═══ Source material ═══

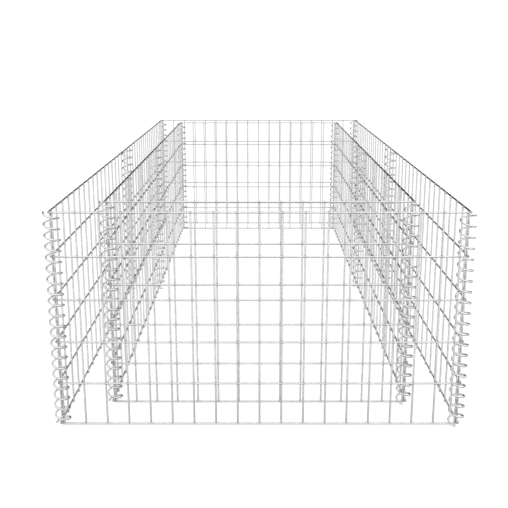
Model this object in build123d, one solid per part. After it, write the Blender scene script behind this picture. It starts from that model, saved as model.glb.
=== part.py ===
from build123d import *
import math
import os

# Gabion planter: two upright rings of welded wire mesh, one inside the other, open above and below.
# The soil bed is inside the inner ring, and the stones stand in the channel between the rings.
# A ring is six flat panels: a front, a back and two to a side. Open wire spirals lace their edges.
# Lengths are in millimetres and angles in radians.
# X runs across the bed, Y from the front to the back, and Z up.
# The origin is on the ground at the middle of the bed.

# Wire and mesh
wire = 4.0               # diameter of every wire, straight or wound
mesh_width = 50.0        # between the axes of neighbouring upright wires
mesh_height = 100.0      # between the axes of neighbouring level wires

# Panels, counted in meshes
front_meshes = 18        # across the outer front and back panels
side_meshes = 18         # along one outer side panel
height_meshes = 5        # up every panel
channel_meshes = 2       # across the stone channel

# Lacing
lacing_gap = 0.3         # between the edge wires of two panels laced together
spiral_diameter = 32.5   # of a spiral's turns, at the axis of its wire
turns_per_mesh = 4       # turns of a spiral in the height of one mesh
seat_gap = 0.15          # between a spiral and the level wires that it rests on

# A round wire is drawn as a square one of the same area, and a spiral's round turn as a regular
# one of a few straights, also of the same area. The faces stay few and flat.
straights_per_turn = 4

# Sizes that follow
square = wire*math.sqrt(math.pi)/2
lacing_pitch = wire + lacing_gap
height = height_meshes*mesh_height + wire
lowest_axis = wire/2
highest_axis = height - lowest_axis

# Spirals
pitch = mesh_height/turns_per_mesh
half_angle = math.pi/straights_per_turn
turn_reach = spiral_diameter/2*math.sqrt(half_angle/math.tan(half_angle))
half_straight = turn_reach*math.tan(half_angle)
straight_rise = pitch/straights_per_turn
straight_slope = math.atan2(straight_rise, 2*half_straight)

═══
═══ Source material ═══

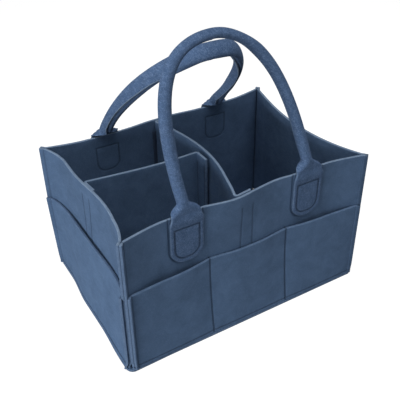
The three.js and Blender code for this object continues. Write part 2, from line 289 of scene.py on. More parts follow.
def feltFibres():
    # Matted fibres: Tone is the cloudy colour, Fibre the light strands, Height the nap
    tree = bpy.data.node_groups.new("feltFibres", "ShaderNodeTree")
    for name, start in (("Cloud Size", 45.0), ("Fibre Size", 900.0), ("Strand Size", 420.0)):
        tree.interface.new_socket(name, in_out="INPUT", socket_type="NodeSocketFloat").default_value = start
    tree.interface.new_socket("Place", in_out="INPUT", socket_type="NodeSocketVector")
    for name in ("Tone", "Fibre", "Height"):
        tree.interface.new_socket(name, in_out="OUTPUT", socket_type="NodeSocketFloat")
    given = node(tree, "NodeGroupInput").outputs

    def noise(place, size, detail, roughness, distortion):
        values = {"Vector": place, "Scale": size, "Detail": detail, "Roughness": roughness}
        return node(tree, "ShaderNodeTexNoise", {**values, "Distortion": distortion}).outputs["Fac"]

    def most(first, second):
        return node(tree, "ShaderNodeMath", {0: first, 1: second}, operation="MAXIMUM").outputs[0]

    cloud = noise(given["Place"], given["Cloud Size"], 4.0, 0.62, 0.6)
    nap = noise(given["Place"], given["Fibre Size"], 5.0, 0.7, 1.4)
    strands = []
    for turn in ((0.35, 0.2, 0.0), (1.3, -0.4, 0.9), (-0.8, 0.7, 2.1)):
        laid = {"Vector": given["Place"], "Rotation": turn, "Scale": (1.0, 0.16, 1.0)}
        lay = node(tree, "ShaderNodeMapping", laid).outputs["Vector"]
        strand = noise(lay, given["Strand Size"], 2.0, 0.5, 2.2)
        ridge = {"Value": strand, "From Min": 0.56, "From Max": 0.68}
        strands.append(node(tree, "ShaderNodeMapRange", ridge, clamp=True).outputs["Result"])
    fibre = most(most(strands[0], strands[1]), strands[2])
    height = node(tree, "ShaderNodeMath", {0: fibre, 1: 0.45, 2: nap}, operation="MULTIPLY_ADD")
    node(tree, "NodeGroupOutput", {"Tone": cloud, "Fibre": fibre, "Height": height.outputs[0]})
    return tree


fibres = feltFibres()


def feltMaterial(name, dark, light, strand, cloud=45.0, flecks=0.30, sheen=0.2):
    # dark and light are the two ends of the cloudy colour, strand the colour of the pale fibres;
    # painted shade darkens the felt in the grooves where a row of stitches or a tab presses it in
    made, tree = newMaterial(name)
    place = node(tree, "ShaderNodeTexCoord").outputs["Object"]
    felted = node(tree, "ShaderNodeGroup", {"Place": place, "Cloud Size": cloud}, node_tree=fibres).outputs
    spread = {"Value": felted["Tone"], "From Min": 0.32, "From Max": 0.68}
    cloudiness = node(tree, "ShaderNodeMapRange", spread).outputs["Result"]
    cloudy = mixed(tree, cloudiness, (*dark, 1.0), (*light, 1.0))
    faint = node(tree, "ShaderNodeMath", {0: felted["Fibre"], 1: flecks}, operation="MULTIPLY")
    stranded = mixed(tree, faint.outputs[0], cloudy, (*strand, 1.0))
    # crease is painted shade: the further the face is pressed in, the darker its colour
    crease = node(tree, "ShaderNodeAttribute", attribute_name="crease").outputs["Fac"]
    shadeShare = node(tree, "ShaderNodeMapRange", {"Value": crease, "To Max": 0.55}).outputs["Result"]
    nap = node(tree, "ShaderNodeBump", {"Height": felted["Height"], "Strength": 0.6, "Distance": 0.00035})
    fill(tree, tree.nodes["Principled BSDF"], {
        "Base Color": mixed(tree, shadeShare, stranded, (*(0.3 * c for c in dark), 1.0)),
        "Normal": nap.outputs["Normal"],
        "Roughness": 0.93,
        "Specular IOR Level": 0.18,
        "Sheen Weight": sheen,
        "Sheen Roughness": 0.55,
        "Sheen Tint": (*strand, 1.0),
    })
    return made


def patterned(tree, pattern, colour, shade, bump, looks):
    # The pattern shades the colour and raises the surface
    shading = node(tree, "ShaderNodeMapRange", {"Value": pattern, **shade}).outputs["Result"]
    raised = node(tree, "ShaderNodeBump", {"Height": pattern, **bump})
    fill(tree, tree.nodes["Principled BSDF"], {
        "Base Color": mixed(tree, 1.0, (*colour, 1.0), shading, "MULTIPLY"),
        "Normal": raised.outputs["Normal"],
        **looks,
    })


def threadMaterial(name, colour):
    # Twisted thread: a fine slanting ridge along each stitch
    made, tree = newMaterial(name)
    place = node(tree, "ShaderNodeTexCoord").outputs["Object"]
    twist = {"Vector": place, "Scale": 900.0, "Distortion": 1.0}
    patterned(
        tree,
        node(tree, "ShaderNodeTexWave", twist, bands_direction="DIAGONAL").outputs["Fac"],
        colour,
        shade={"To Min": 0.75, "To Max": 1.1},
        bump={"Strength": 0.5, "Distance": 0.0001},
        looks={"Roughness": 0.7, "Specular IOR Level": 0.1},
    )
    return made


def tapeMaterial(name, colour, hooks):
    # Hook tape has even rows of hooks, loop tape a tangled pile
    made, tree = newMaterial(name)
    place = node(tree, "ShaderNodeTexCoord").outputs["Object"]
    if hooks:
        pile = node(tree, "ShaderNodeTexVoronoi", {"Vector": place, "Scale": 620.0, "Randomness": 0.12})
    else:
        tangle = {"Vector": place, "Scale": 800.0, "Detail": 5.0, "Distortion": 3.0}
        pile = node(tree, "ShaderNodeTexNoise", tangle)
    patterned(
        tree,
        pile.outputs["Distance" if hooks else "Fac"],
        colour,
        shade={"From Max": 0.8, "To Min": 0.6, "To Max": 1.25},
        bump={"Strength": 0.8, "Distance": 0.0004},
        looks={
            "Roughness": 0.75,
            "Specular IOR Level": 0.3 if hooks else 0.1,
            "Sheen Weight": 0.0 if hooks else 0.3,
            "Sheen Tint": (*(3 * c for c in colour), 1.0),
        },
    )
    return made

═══

▶ _Instructions to follow_:
Transcribe, exactly and exclusively, the run of lines that opens with the line bearing "Model this object" and closes with the line bearing "mesh_height = 100.0".

▶ _Solution to the problem_:
Model this object in build123d, one solid per part. After it, write the Blender scene script behind this picture. It starts from that model, saved as model.glb.
=== part.py ===
from build123d import *
import math
import os

# Gabion planter: two upright rings of welded wire mesh, one inside the other, open above and below.
# The soil bed is inside the inner ring, and the stones stand in the channel between the rings.
# A ring is six flat panels: a front, a back and two to a side. Open wire spirals lace their edges.
# Lengths are in millimetres and angles in radians.
# X runs across the bed, Y from the front to the back, and Z up.
# The origin is on the ground at the middle of the bed.

# Wire and mesh
wire = 4.0               # diameter of every wire, straight or wound
mesh_width = 50.0        # between the axes of neighbouring upright wires
mesh_height = 100.0      # between the axes of neighbouring level wires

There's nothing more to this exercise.